In 2000, a U.N. summit was held, and the historic millennium declaration was signed by 189 countries, thus creating the eight Millennium Development Goals (MDGs) with deadlines that include ending poverty and hunger. These goals include eradicating hunger in a world where according to the numbers of 2018, some 821 million people, in other words one in nine, are suffering from hunger and malnutrition. Hunger and malnutrition are currently the greatest health risks in the world, constituting of a number that is more than AIDS, malaria and tuberculosis combined. Therefore, the Sustainable Development Goal 2 is to achieve zero hunger by 2030.

Furthermore, the project "Creating Turkish-Syrian Socioeconomic Integration and Employment with Agriculture" funded by the EU and in cooperation with the Ministry of Agriculture and Forestry will be launched in the upcoming months and within this scope, education for nearly 4,500 Syrians and 1,500 farmers/producers will be provided. Some lessons regarding the creation of sustainable job opportunities will be given to farmers and producers.

"By this means, we intend to enhance product quality and efficiency in the agricultural sector besides creating jobs," FAO-SEC added.

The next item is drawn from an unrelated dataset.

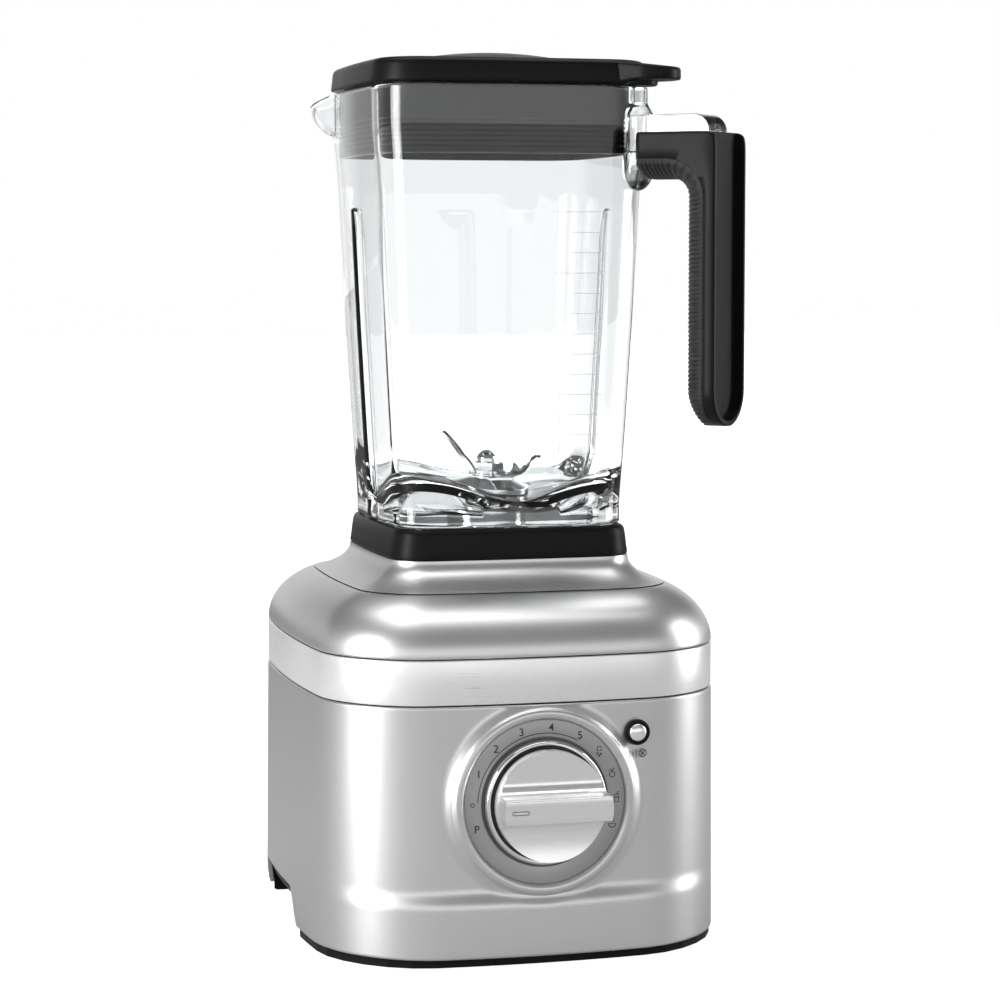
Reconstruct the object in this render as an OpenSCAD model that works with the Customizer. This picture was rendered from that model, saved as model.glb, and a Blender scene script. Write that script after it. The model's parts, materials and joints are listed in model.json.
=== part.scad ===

Even though the production of food increased substantially, the demand for food increased parallel to it as the population of the world continues to grow. The most alarming situation is in Africa, where numbers show slight but steady increases in nearly all regions. In Asia, the numbers have been falling except for Western Asia and Southern Asia, with the highest numbers in undernourishment. In fact, the majority of undernourished people in the world is living in Asia, constituting of a number of more than 500 million people. According to the data of 2018, this number has steadily increased to 260 million people in Africa. Considering all these facts, achieving zero hunger by 2030 seems to be quite a tough challenge.

Through the FAO Turkey Forestry Partnership Program, Turkey contributed $3 million to expand Africa's Great Green Wall (BRIDGES), which aims to restore 5,000 hectares of degraded land in three African countries along the Sahara, namely Eritrea, Mauritania and Sudan.